The cost of most leaks doesn’t exceed $5,000, which includes removing the old tank, installing a new one and cleaning up any contaminated soil, Wells said. But if a tank has been leaking for several years and oil has crept into the groundwater, the price could be more like $50,000 or more.
Leaks from larger tanks at gasoline service stations still make up the majority of the cases the state deals with, Meade said. If gas enters the groundwater supply, four or five water wells can be contaminated with chemicals more harmful than those found in heating oil.

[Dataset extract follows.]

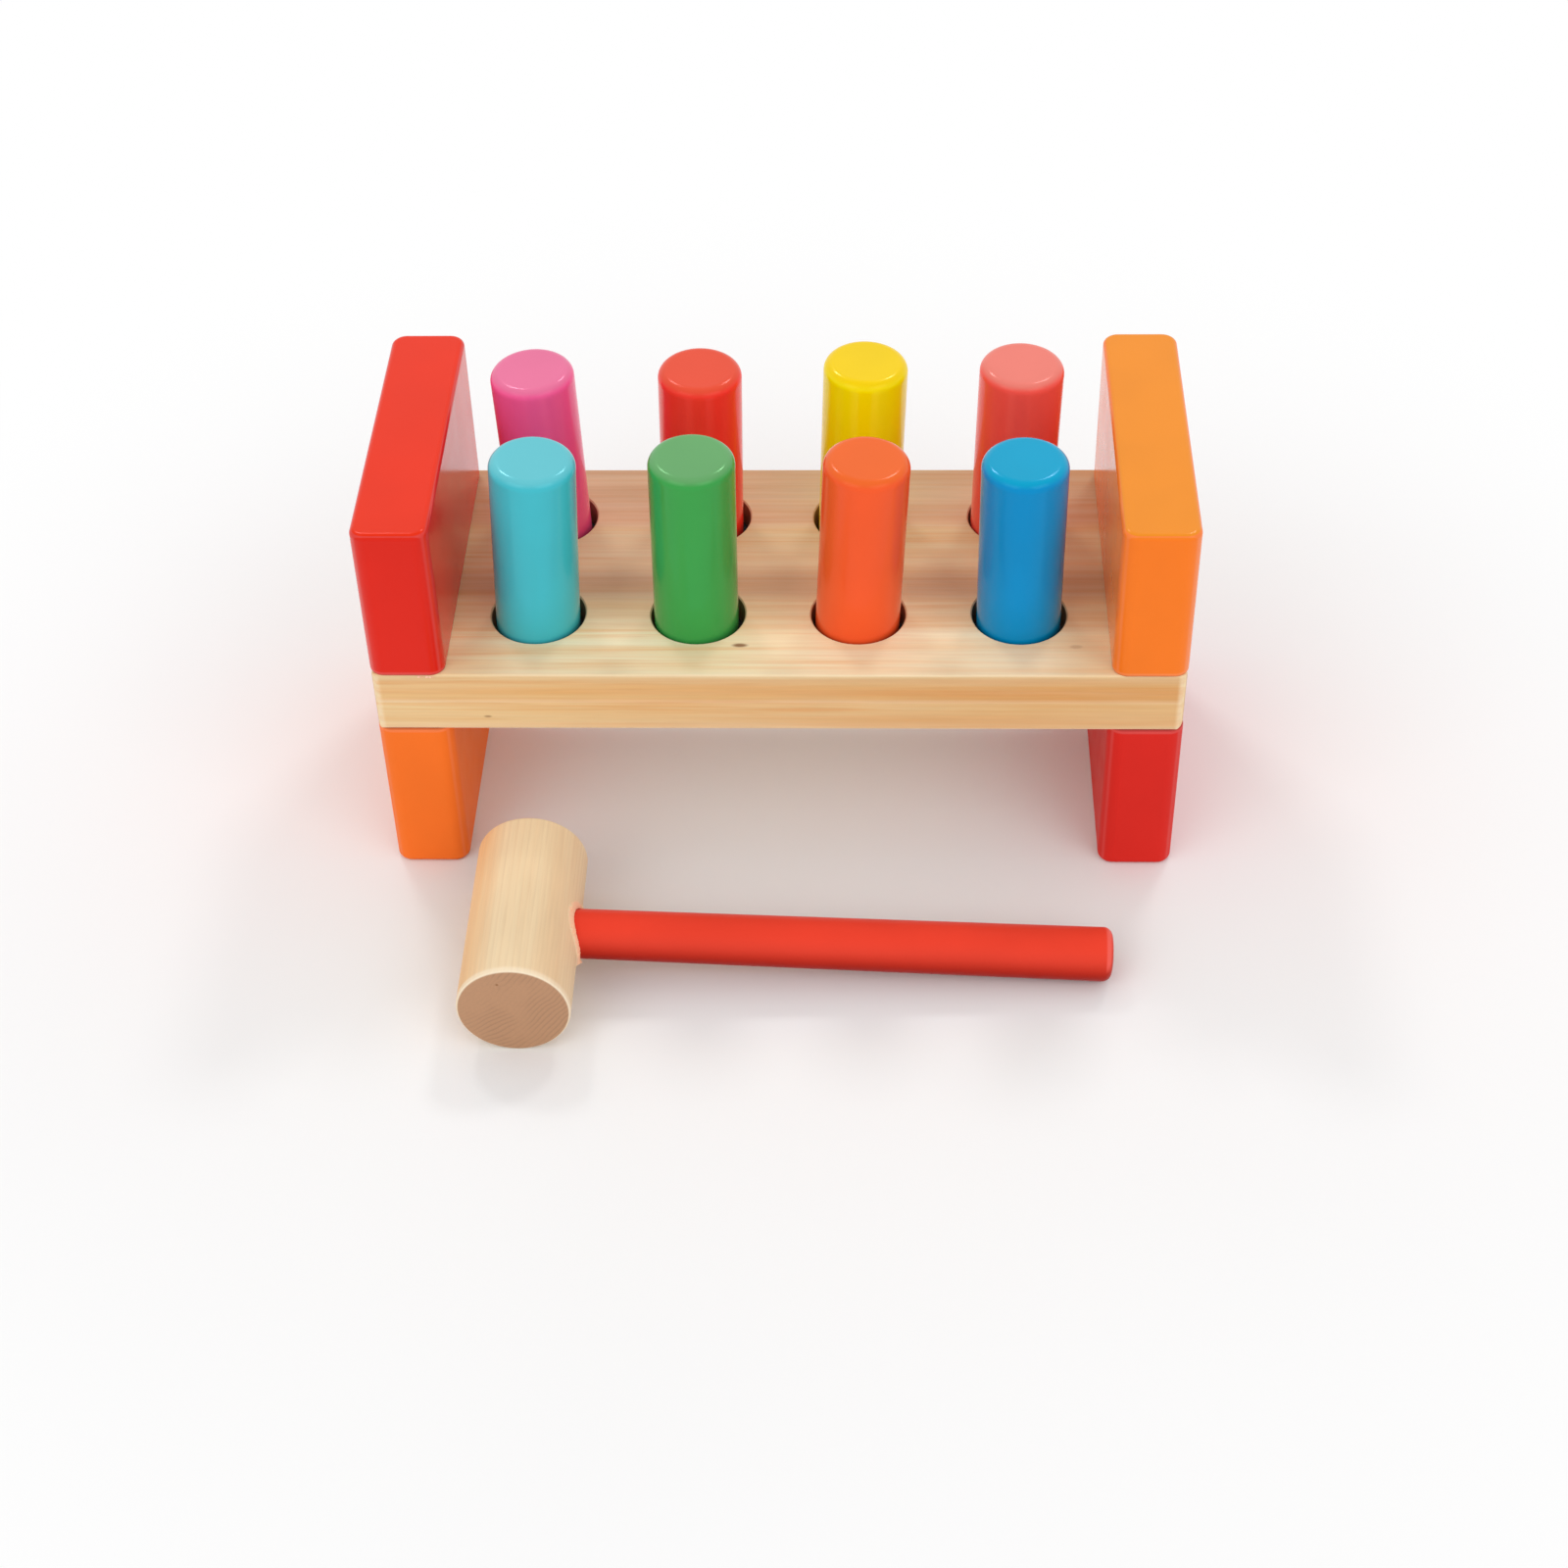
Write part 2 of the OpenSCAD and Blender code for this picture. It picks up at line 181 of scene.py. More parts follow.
class Graph:
    """Node tree of one material. Most methods add a node and give its output."""

    def __init__(self, name):
        self.material = bpy.data.materials.new(name)
        self.material.use_nodes = True
        self.tree = self.material.node_tree
        self.shader = self.tree.nodes["Principled BSDF"]
        coordinates = self.add("ShaderNodeTexCoord")
        self.place = coordinates.outputs["Object"]
        self.facing = coordinates.outputs["Normal"]

    def put(self, socket, value):
        """Links an output to a socket, or sets the socket to a plain value."""
        if isinstance(value, bpy.types.NodeSocket):
            self.tree.links.new(value, socket)
        else:
            socket.default_value = value

    def add(self, kind, inputs=None, **settings):
        """New node, with its settings made and its inputs linked or set."""
        node = self.tree.nodes.new(kind)
        for key, value in settings.items():
            setattr(node, key, value)
        for key, value in (inputs or {}).items():
            self.put(node.inputs[key], value)
        return node

    def math(self, operation, a, b=0.0):
        return self.add("ShaderNodeMath", {0: a, 1: b}, operation=operation).outputs[0]

    def vector(self, operation, a, b=(0.0, 0.0, 0.0)):
        node = self.add("ShaderNodeVectorMath", {0: a, 1: b}, operation=operation)
        return node.outputs["Value" if operation == "LENGTH" else "Vector"]

    def times(self, vector, factor):
        """Vector scaled by one factor, or by three, one for each axis."""
        factors = factor if isinstance(factor, tuple) else (factor,) * 3
        return self.vector("MULTIPLY", vector, factors)

    def along(self, axis, vector=None):
        """Part of a vector along an axis, or of the place on the piece."""
        parts = self.add("ShaderNodeSeparateXYZ", {0: self.place if vector is None else vector})
        return parts.outputs[axis]

    def across(self, axis, vector):
        """Vector without its part along an axis."""
        return self.times(vector, by_axis(axis, 0.0, 1.0))

    def drawn_out(self, axis, share, place=None):
        """Place scaled along an axis, so that a noise at it is drawn out that way like grain."""
        return self.times(self.place if place is None else place, by_axis(axis, share, 1.0))

    def turn_to(self, axis):
        """How squarely the surface faces along an axis, either way, from 0 to 1."""
        return self.math("ABSOLUTE", self.along(axis, self.facing))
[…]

But the number of heating oil storage tank problems will continue to increase as Maryland’s suburban homes begin to age, said Peter Horrigan, president of the Mid-Atlantic Petroleum Distributors Association. He said most oil distributors are urging people to replace their old tanks with above-ground tanks, and most builders steer away from underground tanks to minimize the risk of leaks.
“It’s one of those issues that homeowners and heating oil dealers for years have said ‘Oh, it’s underground and out of sight, so let’s not worry about it,'” he said. “And now all of a sudden there are starting to be problems.”
The condition of oil tanks could also affect a house’s real estate value. Many banks now require soil and well testing if there is an underground tank on the property.
Underground tanks that are double-walled or reinforced with a fiberglass coating last longer, but are more expensive, Wells said. Her company no longer installs bare steel tanks because they are so prone to rust and leaks. “They start deteriorating the minute you put them in the ground,” she said. “Sometimes when you remove them, there’s a virtual waterfall of petroleum under the house.”